Hobb has learned to “fit writing wherever” she can, because when she started, there was no time to waste: “I was a mother with small children, my husband was at sea and I also had a job.” Fitz and the Fool, Bee, Brashen and Althea grew up in “different pieces of time” in-between her other life, the one spent raising four children at the farm, “with chickens and ducks and things”. During the writing of Assassin’s Apprentice, her youngest daughter was about three years old. When approaching her deadline, Hobb made her daughter sit on a cushion on the floor and played Disney’s Beauty and the Beast on a loop while she wrote. Now Hobb will write over her morning coffee, then feed the farm’s animals, fix things around the farm and come back to the writing. “All the time when I am not writing, I am thinking about it. That enables me to come back and say ‘Now I know how the conversation will go,’ or ‘Now I know what they will do next’,” she explains. “So even when I am not writing, I am still writing.”

There are still children at the farm – they’re just her grandchildren now. “If I’m busy, I will say: ‘There’s a package of hotdogs in the refrigerator, go outside and build a little fire, find some sticks, you’ll be fine’.” She laughs: “Sometimes it’s a disaster, but often they just learn to do things for themselves and it works out.”
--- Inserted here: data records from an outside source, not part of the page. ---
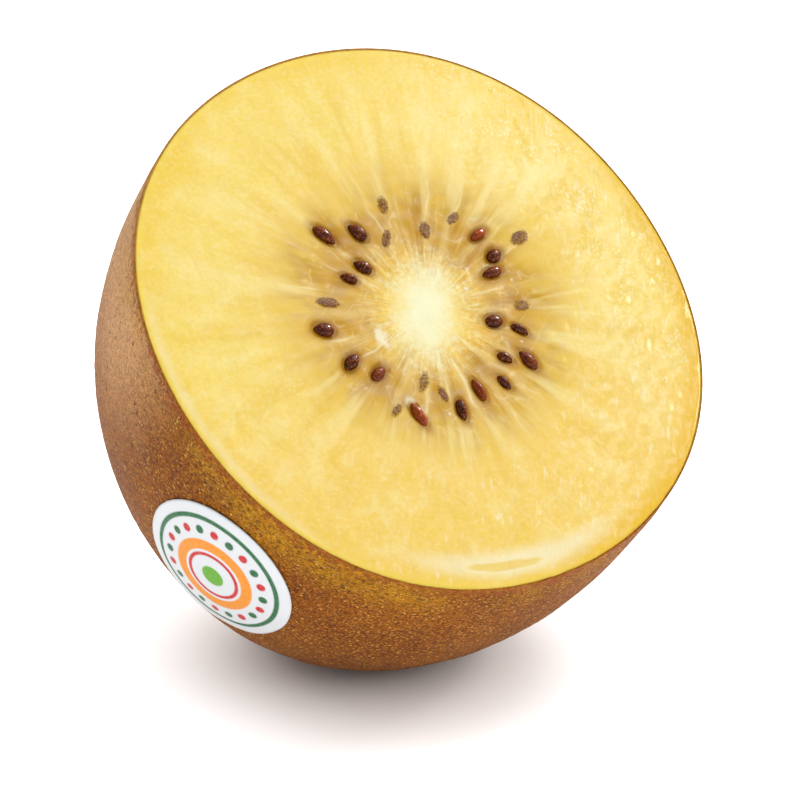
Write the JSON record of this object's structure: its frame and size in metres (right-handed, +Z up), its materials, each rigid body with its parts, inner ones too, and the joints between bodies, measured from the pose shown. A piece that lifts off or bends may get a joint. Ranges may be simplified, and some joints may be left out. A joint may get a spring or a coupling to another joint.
{
  "type": "golden kiwi fruit half",
  "caption": "Half of a golden kiwi fruit, cut across, with yellow flesh, a pale core, dark seeds, thin brown skin and a plain oval label.",
  "frame": {"origin": "middle of the small flat spot that the fruit rests on", "axes": "+Z up. The cut face looks towards -Y and up, 46 degrees from level. +X runs across the cut face, to the right as seen from the front."},
  "size_m": [0.0519, 0.0503, 0.0529],
  "materials": {
    "flesh": "moist fruit flesh, satin to glossy, slightly translucent",
    "skin": "thin dry brown skin, matt, finely flecked",
    "seed": "dark brown, satin, finely pitted",
    "label": "coated paper, satin, printed"
  },
  "bodies": {
    "root": {"kiwi_half": "flesh", "label": "label"}
  },
  "joints": []
}
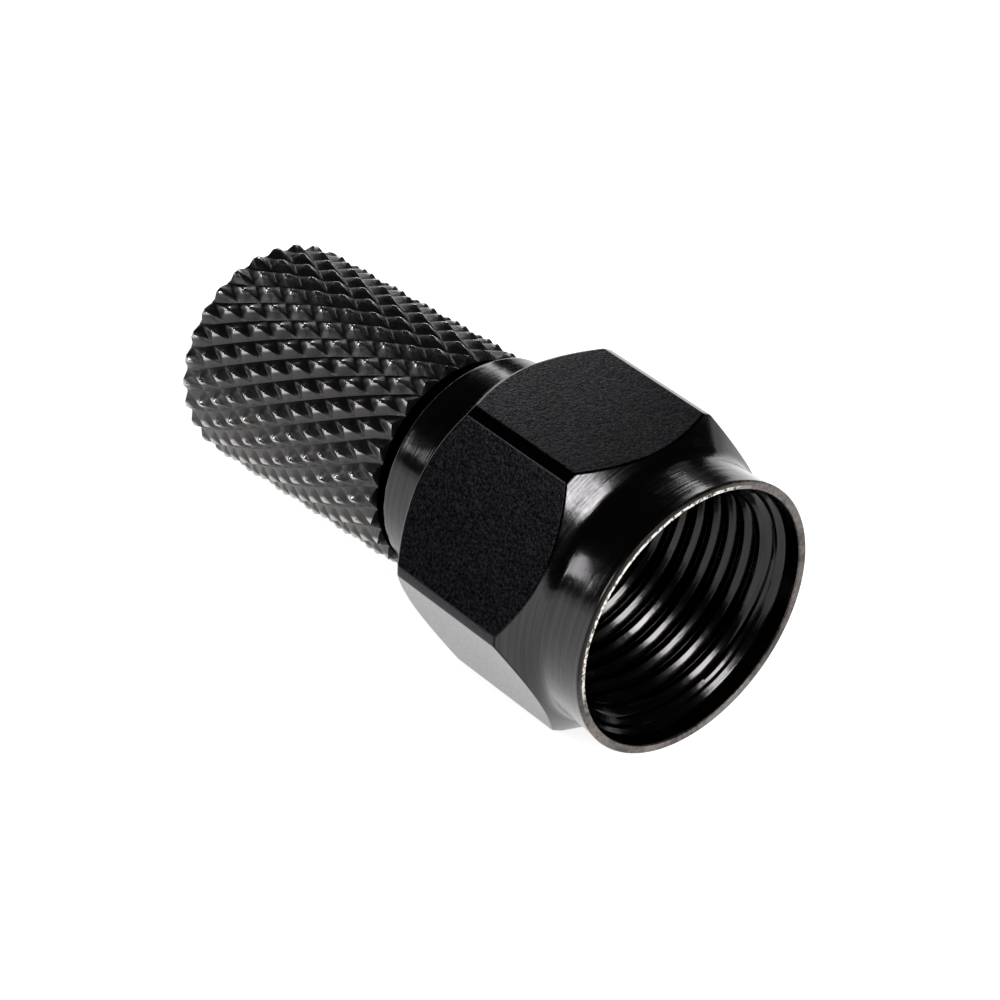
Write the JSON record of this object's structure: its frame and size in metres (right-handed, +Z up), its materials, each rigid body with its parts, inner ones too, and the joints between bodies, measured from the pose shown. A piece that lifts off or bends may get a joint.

Hobb hasn’t ruled out coming back to the Elderlings, but she is currently writing something new: an urban fantasy story based near Tacoma, Washington State, where she lives. “It’s a story I have wanted to write for a long time, but I don’t know if anyone will want to publish it.” If no one does – which the New Statesman, and thousands of fans, highly doubt – there will always be the farm. Tending her animals, imagining dragons.